__TO BE DONE__:
In the data that follows, count each line holding the string "joints"; answer with the number only.

_ _ _

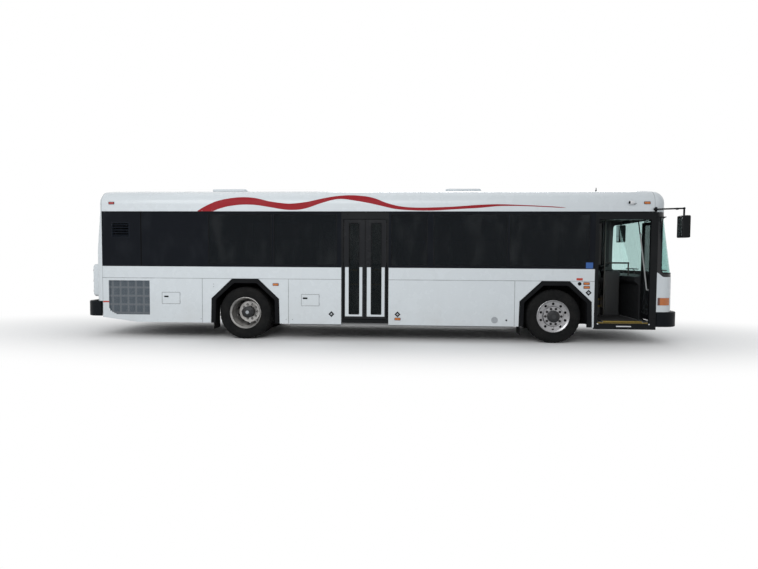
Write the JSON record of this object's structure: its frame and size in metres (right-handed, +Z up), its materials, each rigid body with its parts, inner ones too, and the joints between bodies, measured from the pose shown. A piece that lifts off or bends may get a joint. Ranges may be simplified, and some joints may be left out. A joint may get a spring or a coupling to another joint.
{
  "type": "city bus",
  "caption": "Low-floor transit bus with an open folding front door, a swing-out rear door, a fold-out ramp, steered front wheels and twin rear wheels.",
  "frame": {"origin": "on the ground at the middle of the bounding box's footprint", "axes": "+X forward, +Y to the street side (driver's left), +Z up"},
  "size_m": [10.97, 3.23, 2.906],
  "materials": {
    "white_paint": "gloss",
    "black_trim": "satin",
    "black_band": "gloss",
    "dark_glass": "tinted",
    "clear_glass": "clear",
    "grey_floor": "matt",
    "frame_paint": "satin",
    "tyre": "matt",
    "wheel": "polished",
    "steel": "brushed",
    "rubber": "matt",
    "seat_shell": "satin",
    "seat_fabric": "woven",
    "yellow_rail": "gloss",
    "lamp_clear": "clear",
    "lamp_red": "gloss",
    "lamp_amber": "gloss",
    "cast": "rough",
    "aluminium_grille": "satin"
  },
  "bodies": {
    "body": {"roof": "white_paint", "front_cap": "white_paint", "rear_cap": "white_paint", "side_panels_right": "white_paint", "side_panels_left": "white_paint", "window_frames_right": "black_band", "window_frames_left": "black_band", "side_glass": "dark_glass", "windscreen": "clear_glass", "door_frames": "black_trim", "arch_trims": "black_trim", "front_bumper": "rubber", "rear_bumper": "rubber", "grilles": "aluminium_grille", "headlamps": "lamp_clear", "red_lamps": "lamp_red", "amber_lamps": "lamp_amber", "mirrors": "black_trim", "floor": "grey_floor", "wheel_housings": "frame_paint", "underframe": "frame_paint", "tow_eyes": "frame_paint", "engine": "cast", "fuel_tank": "steel", "propeller_shaft": "steel", "rear_axle": "cast", "front_axle": "cast", "air_springs": "rubber", "passenger_seats": "seat_shell", "driver_seat": "seat_fabric", "dashboard": "frame_paint", "farebox": "steel", "handrails": "yellow_rail", "wipers": "black_trim", "sign_boxes": "black_trim"},
    "front_wheel_right": {"front_tyre_right": "tyre", "front_wheel_right": "wheel"},
    "front_wheel_left": {"front_tyre_left": "tyre", "front_wheel_left": "wheel"},
    "rear_wheels_right": {"rear_tyres_right": "tyre", "rear_wheels_right": "wheel"},
    "rear_wheels_left": {"rear_tyres_left": "tyre", "rear_wheels_left": "wheel"},
    "knuckle_right": {"knuckle_right": "cast"},
    "knuckle_left": {"knuckle_left": "cast"},
    "steering_wheel": {"steering_wheel": "black_trim"},
    "front_door_arm_front": {"front_door_arm_front": "steel"},
    "front_door_arm_rear": {"front_door_arm_rear": "steel"},
    "front_door_front": {"front_door_leaf_front": "black_trim", "front_door_glass_front": "clear_glass"},
    "front_door_rear": {"front_door_leaf_rear": "black_trim", "front_door_glass_rear": "clear_glass"},
    "rear_door_front": {"rear_door_leaf_front": "black_trim", "rear_door_glass_front": "dark_glass"},
    "rear_door_rear": {"rear_door_leaf_rear": "black_trim", "rear_door_glass_rear": "dark_glass"},
    "ramp": {"ramp": "steel"},
    "engine_door": {"engine_door": "white_paint"},
    "hatch_front": {"roof_hatch_front": "white_paint"},
    "hatch_rear": {"roof_hatch_rear": "white_paint"}
  },
  "joints": [
    {"name": "steer_right", "type": "hinge", "parent": "body", "child": "knuckle_right", "pos_m": [3.275, -0.96, 0.49], "axis": [0, 0, 1], "range_deg": [-38, 38]},
    {"name": "front_roll_right", "type": "hinge", "parent": "knuckle_right", "child": "front_wheel_right", "pos_m": [3.275, -1.102, 0.49], "axis": [0, 1, 0], "continuous": true},
    {"name": "rear_roll_right", "type": "hinge", "parent": "body", "child": "rear_wheels_right", "pos_m": [-2.41, -1.102, 0.49], "axis": [0, 1, 0], "continuous": true},
    {"name": "steer_left", "type": "hinge", "parent": "body", "child": "knuckle_left", "pos_m": [3.275, 0.96, 0.49], "axis": [0, 0, 1], "range_deg": [-38, 38]},
    {"name": "front_roll_left", "type": "hinge", "parent": "knuckle_left", "child": "front_wheel_left", "pos_m": [3.275, 1.102, 0.49], "axis": [0, 1, 0], "continuous": true},
    {"name": "rear_roll_left", "type": "hinge", "parent": "body", "child": "rear_wheels_left", "pos_m": [-2.41, 1.102, 0.49], "axis": [0, 1, 0], "continuous": true},
    {"name": "steering_wheel_turn", "type": "hinge", "parent": "body", "child": "steering_wheel", "pos_m": [4.7, 0.74, 1.355], "axis": [-0.4695, 0, 0.8829], "range_deg": [-684, 684]},
    {"name": "front_door_swing_rear", "type": "hinge", "parent": "body", "child": "front_door_arm_rear", "pos_m": [4.039, -1.225, 1.3], "axis": [0, 0, 1], "range_deg": [-90, 0]},
    {"name": "front_door_fold_rear", "type": "hinge", "parent": "front_door_arm_rear", "child": "front_door_rear", "pos_m": [4.039, -1.0065, 1.3], "axis": [0, 0, 1], "range_deg": [0, 180]},
    {"name": "front_door_swing_front", "type": "hinge", "parent": "body", "child": "front_door_arm_front", "pos_m": [4.939, -1.225, 1.3], "axis": [0, 0, -1], "range_deg": [-90, 0]},
    {"name": "front_door_fold_front", "type": "hinge", "parent": "front_door_arm_front", "child": "front_door_front", "pos_m": [4.939, -1.0065, 1.3], "axis": [0, 0, -1], "range_deg": [0, 180]},
    {"name": "rear_door_rear", "type": "hinge", "parent": "body", "child": "rear_door_rear", "pos_m": [-0.529, -1.278, 1.3], "axis": [0, 0, -1], "range_deg": [0, 88]},
    {"name": "rear_door_front", "type": "hinge", "parent": "body", "child": "rear_door_front", "pos_m": [0.226, -1.278, 1.3], "axis": [0, 0, 1], "range_deg": [0, 88]},
    {"name": "ramp_fold", "type": "hinge", "parent": "body", "child": "ramp", "pos_m": [4.489, -1.262, 0.4093], "axis": [1, 0, 0], "range_deg": [0, 195]},
    {"name": "engine_door_lift", "type": "hinge", "parent": "body", "child": "engine_door", "pos_m": [-5.2893, 0, 1.393], "axis": [0, 1, 0], "range_deg": [0, 75]},
    {"name": "hatch_rear_lift", "type": "hinge", "parent": "body", "child": "hatch_rear", "pos_m": [-2.636, 0, 2.866], "axis": [0, 1, 0], "range_deg": [0, 30]},
    {"name": "hatch_front_lift", "type": "hinge", "parent": "body", "child": "hatch_front", "pos_m": [2.064, 0, 2.866], "axis": [0, 1, 0], "range_deg": [0, 30]}
  ],
  "couplings": [
    {"joint": "steer_left", "follows": "steer_right", "ratio": 1},
    {"joint": "steering_wheel_turn", "follows": "steer_right", "ratio": 18},
    {"joint": "front_door_fold_rear", "follows": "front_door_swing_rear", "ratio": -2},
    {"joint": "front_door_fold_front", "follows": "front_door_swing_front", "ratio": -2}
  ]
}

_ _ _

__SOLUTION TO THE PROBLEM__:
2